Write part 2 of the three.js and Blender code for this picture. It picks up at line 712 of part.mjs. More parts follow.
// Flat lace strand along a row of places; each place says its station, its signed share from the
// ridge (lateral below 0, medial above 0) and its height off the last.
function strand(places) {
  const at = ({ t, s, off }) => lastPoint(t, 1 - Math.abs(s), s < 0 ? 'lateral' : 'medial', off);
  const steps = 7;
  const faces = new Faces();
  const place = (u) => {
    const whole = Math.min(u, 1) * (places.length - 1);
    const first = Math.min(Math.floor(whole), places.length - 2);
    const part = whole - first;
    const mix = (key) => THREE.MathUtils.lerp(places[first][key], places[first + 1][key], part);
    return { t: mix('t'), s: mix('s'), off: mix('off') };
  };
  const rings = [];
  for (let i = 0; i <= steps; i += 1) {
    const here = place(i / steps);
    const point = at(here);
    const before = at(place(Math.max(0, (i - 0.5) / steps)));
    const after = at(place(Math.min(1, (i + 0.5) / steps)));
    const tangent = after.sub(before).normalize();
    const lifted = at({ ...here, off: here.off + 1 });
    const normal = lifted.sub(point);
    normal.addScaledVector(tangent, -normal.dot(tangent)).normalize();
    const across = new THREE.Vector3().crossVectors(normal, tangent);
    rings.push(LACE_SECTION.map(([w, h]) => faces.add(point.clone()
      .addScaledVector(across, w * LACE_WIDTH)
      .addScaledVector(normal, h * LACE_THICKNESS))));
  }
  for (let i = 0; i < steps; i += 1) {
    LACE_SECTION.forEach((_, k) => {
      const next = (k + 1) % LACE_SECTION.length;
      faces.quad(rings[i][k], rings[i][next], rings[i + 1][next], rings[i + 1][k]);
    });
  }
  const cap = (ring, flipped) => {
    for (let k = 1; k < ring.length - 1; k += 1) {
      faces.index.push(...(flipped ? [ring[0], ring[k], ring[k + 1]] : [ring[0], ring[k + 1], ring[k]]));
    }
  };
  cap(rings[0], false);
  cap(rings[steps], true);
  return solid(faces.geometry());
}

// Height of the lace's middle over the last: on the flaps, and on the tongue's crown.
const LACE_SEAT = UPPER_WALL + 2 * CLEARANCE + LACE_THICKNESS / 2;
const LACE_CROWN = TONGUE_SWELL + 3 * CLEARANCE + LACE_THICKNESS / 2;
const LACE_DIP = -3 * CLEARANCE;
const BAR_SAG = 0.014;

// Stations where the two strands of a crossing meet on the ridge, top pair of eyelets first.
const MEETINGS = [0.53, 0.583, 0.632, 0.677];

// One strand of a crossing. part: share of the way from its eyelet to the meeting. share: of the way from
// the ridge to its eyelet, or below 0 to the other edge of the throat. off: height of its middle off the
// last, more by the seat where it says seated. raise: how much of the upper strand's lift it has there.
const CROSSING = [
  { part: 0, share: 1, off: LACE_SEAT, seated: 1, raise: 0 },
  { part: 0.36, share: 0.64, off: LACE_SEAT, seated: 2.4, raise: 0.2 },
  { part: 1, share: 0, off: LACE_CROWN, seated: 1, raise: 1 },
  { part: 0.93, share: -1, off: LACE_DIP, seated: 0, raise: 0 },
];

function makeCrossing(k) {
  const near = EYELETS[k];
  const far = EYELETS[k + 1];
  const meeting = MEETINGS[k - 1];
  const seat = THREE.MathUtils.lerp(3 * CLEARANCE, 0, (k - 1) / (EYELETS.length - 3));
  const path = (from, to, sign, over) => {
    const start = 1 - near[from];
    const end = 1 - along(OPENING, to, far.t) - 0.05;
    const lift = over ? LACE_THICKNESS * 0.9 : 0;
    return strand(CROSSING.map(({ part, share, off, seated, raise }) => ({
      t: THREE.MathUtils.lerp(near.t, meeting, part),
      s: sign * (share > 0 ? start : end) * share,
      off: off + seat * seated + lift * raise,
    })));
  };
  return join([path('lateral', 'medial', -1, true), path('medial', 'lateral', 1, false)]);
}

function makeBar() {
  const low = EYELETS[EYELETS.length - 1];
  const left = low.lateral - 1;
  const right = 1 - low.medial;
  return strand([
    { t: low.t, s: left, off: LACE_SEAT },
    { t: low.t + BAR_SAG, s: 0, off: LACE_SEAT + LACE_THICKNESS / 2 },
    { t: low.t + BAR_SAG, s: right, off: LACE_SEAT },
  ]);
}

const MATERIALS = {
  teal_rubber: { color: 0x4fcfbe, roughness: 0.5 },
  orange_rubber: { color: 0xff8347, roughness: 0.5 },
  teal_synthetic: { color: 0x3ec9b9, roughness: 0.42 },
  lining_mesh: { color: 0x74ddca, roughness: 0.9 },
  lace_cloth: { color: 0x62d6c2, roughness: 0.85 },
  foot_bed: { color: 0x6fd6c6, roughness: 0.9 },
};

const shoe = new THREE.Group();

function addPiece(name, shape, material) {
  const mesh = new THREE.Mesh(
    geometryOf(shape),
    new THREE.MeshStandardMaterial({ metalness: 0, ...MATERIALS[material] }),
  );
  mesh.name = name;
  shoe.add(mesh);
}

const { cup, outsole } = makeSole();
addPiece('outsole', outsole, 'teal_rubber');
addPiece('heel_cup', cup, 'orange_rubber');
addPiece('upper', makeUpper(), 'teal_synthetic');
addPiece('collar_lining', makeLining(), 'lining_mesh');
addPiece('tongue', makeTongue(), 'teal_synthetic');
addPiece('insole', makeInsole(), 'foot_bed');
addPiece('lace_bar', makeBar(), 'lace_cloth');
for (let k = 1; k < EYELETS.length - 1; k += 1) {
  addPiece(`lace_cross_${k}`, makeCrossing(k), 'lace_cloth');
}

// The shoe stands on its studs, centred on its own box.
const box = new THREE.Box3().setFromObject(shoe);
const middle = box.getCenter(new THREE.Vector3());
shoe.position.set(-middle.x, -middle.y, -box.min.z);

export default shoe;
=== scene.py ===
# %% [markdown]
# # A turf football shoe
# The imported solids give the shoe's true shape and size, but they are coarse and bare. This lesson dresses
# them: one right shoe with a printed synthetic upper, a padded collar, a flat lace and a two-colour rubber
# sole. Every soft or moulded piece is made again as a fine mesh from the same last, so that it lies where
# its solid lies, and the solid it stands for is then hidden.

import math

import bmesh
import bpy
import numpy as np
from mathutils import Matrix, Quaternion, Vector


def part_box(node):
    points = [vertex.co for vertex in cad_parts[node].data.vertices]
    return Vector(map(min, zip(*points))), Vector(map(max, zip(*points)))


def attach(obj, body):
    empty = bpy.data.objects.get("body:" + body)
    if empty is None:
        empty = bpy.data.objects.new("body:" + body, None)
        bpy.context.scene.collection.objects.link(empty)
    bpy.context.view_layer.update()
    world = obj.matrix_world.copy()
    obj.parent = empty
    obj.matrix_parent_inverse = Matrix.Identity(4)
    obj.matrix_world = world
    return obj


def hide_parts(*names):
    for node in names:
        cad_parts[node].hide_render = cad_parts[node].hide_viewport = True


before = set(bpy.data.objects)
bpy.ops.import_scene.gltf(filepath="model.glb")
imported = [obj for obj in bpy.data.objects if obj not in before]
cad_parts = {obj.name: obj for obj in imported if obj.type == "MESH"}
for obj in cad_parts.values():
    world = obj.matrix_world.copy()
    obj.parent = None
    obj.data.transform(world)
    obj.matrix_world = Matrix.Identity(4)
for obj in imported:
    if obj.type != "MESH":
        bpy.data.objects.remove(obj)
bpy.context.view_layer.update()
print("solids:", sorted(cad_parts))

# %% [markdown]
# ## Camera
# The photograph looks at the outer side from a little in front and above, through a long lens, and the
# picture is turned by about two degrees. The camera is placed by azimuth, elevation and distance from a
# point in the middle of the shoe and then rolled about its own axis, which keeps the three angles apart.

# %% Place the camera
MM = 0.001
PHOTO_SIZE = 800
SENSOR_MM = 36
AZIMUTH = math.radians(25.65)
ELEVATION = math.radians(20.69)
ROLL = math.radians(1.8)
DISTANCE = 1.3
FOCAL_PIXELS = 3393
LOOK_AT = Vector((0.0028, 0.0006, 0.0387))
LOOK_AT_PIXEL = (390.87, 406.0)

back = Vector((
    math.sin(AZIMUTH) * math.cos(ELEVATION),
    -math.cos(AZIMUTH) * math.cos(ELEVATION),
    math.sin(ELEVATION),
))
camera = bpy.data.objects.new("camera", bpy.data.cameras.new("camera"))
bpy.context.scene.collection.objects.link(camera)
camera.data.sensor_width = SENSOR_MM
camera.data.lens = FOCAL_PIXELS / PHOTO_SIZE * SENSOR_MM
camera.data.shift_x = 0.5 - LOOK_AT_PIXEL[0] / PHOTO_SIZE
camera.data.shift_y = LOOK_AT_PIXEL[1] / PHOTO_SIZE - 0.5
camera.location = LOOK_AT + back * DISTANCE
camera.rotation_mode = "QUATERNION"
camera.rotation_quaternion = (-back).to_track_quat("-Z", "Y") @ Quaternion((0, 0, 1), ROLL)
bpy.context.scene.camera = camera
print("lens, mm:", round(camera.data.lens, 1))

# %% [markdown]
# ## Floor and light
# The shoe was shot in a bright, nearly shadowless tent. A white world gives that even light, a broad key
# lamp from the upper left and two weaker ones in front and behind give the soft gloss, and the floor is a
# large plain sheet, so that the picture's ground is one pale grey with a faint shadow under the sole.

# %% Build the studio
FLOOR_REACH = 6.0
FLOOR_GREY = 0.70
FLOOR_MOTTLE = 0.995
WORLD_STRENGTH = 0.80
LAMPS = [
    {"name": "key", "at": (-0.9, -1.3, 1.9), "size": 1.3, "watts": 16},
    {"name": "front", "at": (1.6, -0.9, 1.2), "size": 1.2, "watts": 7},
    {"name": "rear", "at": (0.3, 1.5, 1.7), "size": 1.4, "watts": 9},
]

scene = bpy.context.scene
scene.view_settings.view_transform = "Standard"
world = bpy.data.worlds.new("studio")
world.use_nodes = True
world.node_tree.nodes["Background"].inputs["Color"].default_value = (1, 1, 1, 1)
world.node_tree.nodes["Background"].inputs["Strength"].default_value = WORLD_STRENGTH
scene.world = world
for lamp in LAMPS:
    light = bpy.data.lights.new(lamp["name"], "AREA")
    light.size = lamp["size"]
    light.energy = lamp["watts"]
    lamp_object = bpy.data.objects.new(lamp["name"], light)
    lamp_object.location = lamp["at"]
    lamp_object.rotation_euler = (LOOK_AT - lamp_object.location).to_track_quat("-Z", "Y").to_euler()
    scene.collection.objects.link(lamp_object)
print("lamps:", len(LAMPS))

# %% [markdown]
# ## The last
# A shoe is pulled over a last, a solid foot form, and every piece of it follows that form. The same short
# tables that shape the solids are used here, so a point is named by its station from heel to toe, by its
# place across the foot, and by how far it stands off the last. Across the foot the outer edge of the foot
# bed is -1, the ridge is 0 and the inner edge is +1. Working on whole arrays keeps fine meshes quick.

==

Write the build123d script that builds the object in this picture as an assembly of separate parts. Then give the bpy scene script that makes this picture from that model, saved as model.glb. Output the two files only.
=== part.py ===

▶ [Given exercise]: Write the lines again exactly, beginning at the line that has "its own box." and stopping after the line that has "if empty is"; include no other lines.

▶ [The answer]:
// The shoe stands on its studs, centred on its own box.
const box = new THREE.Box3().setFromObject(shoe);
const middle = box.getCenter(new THREE.Vector3());
shoe.position.set(-middle.x, -middle.y, -box.min.z);

export default shoe;
=== scene.py ===
# %% [markdown]
# # A turf football shoe
# The imported solids give the shoe's true shape and size, but they are coarse and bare. This lesson dresses
# them: one right shoe with a printed synthetic upper, a padded collar, a flat lace and a two-colour rubber
# sole. Every soft or moulded piece is made again as a fine mesh from the same last, so that it lies where
# its solid lies, and the solid it stands for is then hidden.

import math

import bmesh
import bpy
import numpy as np
from mathutils import Matrix, Quaternion, Vector


def part_box(node):
    points = [vertex.co for vertex in cad_parts[node].data.vertices]
    return Vector(map(min, zip(*points))), Vector(map(max, zip(*points)))


def attach(obj, body):
    empty = bpy.data.objects.get("body:" + body)
    if empty is None:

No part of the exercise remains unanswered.